** Start LISTED ENTRIES **
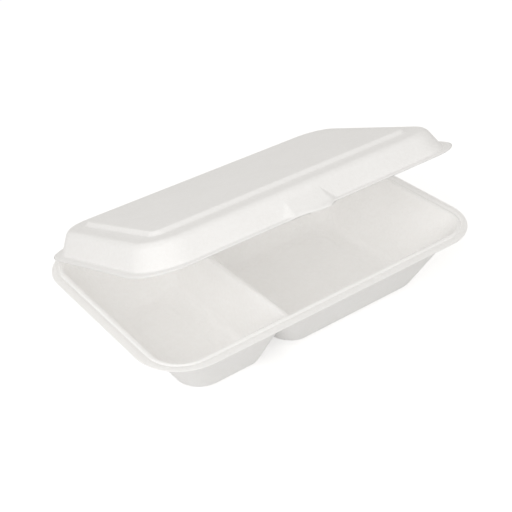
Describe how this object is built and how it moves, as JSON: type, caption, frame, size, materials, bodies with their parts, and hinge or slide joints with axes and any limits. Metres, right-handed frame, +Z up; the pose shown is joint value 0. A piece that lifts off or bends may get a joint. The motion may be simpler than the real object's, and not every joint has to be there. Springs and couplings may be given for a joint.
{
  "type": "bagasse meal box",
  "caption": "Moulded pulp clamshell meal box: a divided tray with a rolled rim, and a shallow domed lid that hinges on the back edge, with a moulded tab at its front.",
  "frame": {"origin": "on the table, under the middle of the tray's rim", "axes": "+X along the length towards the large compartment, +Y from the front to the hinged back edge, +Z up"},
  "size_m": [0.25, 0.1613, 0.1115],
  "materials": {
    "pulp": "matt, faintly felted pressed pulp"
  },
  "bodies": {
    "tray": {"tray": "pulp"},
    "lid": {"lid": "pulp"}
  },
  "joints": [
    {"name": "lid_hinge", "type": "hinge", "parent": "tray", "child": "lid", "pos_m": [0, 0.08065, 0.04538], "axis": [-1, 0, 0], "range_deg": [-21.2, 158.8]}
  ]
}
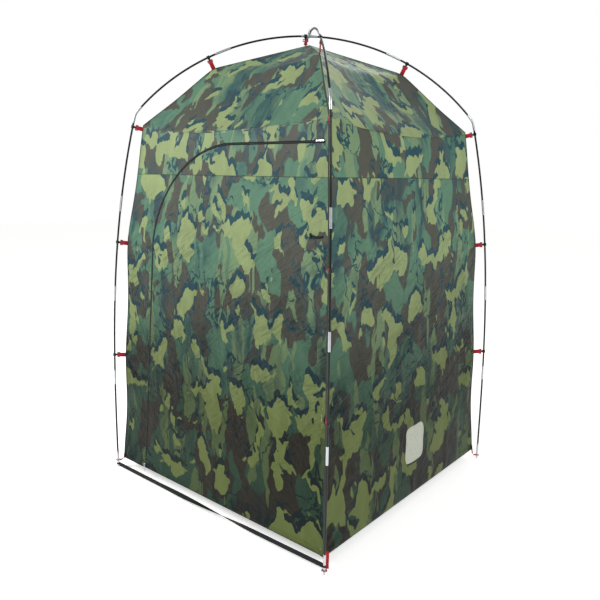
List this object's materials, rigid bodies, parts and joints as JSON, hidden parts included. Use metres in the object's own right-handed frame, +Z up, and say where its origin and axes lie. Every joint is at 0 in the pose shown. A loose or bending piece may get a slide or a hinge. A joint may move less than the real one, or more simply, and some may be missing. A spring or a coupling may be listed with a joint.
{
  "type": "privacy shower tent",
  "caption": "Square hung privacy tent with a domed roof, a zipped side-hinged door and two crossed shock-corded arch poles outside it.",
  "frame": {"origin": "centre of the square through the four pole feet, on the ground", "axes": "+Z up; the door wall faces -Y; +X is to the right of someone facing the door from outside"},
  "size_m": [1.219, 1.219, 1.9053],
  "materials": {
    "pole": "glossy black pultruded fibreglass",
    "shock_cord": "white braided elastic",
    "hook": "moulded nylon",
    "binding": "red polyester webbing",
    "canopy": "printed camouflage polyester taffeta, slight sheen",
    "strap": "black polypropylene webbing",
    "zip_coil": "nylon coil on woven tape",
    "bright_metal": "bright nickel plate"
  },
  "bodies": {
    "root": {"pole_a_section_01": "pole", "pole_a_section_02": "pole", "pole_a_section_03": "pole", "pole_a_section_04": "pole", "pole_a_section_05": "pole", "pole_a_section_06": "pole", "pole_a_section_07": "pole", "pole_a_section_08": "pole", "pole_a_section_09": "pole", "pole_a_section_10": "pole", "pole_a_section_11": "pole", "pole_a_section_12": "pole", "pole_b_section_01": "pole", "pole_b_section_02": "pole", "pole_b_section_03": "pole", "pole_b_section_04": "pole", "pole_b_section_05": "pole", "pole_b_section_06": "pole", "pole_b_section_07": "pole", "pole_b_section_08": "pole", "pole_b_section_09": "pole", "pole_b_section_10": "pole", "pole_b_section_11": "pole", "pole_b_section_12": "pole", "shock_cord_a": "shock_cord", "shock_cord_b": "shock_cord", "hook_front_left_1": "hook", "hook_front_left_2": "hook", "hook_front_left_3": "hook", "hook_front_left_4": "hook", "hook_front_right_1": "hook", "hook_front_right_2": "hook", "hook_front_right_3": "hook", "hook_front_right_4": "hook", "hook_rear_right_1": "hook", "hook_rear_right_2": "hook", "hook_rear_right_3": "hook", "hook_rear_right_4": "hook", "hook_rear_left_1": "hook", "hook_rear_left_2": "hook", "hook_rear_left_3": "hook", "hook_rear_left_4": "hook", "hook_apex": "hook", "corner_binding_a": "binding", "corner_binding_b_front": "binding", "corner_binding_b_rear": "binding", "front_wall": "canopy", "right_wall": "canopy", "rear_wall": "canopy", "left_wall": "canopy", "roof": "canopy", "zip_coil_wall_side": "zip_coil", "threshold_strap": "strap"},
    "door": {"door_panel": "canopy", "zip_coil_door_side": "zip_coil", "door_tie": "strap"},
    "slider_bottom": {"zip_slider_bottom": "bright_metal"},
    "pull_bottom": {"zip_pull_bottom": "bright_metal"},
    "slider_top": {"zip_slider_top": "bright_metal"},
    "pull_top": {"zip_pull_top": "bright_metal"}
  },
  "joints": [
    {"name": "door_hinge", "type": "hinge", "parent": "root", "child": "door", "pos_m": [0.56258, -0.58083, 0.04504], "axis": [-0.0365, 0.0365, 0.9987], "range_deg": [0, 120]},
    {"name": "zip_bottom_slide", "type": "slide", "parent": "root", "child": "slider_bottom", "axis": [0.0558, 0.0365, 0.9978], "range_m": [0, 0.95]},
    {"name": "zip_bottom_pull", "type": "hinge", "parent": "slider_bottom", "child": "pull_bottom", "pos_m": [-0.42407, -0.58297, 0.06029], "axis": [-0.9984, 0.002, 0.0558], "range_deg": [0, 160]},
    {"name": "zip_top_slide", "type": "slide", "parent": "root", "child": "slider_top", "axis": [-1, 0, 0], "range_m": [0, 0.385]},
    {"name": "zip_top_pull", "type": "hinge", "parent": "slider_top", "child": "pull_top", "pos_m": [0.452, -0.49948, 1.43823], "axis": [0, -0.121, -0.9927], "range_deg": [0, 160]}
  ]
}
** End LISTED ENTRIES **
** Start LISTED ENTRIES **
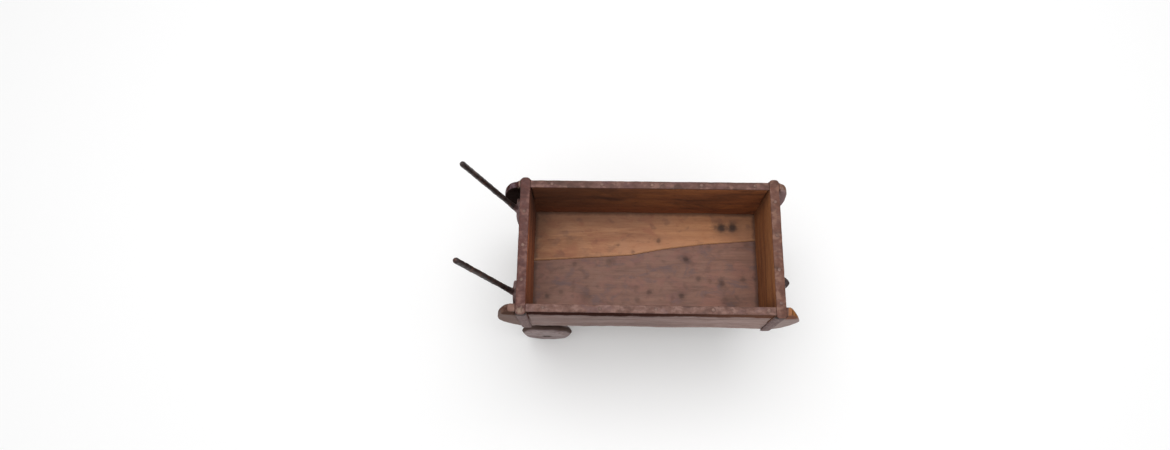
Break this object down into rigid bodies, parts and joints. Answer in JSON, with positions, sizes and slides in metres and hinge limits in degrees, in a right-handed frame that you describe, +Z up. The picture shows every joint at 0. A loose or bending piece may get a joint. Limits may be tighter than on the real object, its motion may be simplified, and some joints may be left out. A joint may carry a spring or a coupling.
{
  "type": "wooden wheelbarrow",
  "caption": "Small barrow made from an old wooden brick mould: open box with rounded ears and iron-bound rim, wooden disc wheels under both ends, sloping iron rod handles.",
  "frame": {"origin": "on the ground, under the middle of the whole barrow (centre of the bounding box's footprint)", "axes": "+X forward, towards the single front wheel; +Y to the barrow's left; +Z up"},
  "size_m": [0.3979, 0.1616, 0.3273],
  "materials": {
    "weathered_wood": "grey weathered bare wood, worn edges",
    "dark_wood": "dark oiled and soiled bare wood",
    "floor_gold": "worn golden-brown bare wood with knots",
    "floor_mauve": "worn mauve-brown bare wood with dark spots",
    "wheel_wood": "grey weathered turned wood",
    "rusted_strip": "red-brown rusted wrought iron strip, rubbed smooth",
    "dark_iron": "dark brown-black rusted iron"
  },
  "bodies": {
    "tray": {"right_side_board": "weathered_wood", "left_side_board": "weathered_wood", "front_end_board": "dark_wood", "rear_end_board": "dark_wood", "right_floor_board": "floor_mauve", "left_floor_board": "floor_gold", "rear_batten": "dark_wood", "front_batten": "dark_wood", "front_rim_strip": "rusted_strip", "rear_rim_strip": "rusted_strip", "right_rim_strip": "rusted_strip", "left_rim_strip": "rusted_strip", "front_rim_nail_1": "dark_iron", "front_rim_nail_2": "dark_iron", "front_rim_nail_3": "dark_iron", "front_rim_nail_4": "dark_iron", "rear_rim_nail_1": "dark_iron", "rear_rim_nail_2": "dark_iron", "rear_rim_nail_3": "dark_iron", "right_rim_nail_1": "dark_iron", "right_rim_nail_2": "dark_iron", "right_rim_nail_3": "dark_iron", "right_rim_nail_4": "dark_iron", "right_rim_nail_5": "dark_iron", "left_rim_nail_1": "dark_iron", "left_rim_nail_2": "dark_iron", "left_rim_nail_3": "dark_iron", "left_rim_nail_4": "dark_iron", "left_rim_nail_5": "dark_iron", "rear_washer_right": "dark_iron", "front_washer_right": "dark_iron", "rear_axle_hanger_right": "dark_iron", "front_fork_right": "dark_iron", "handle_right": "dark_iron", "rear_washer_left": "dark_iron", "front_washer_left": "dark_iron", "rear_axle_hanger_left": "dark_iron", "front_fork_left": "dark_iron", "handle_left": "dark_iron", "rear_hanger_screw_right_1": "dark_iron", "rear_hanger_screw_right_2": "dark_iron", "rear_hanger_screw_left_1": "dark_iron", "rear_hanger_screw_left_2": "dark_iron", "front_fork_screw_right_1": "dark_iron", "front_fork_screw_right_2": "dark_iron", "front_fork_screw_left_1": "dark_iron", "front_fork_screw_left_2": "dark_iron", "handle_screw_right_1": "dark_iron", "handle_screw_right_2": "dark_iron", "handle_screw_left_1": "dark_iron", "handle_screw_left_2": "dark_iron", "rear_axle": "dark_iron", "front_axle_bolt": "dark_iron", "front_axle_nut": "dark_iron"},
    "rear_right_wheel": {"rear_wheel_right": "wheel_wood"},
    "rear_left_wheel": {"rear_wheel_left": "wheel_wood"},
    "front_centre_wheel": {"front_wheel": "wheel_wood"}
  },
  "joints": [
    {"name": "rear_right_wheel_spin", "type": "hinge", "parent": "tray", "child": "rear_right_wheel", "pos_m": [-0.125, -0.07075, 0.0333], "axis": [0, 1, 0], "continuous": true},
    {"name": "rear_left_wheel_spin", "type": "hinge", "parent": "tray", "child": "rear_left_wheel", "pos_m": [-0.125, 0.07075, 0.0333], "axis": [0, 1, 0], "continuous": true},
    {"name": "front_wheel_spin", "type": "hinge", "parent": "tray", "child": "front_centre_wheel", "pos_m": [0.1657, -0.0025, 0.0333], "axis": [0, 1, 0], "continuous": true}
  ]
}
** End LISTED ENTRIES **
*BRIEF*.
Say how many lines in the entries contain the string "rigid", and leave out everything else.

*RESULT*.
2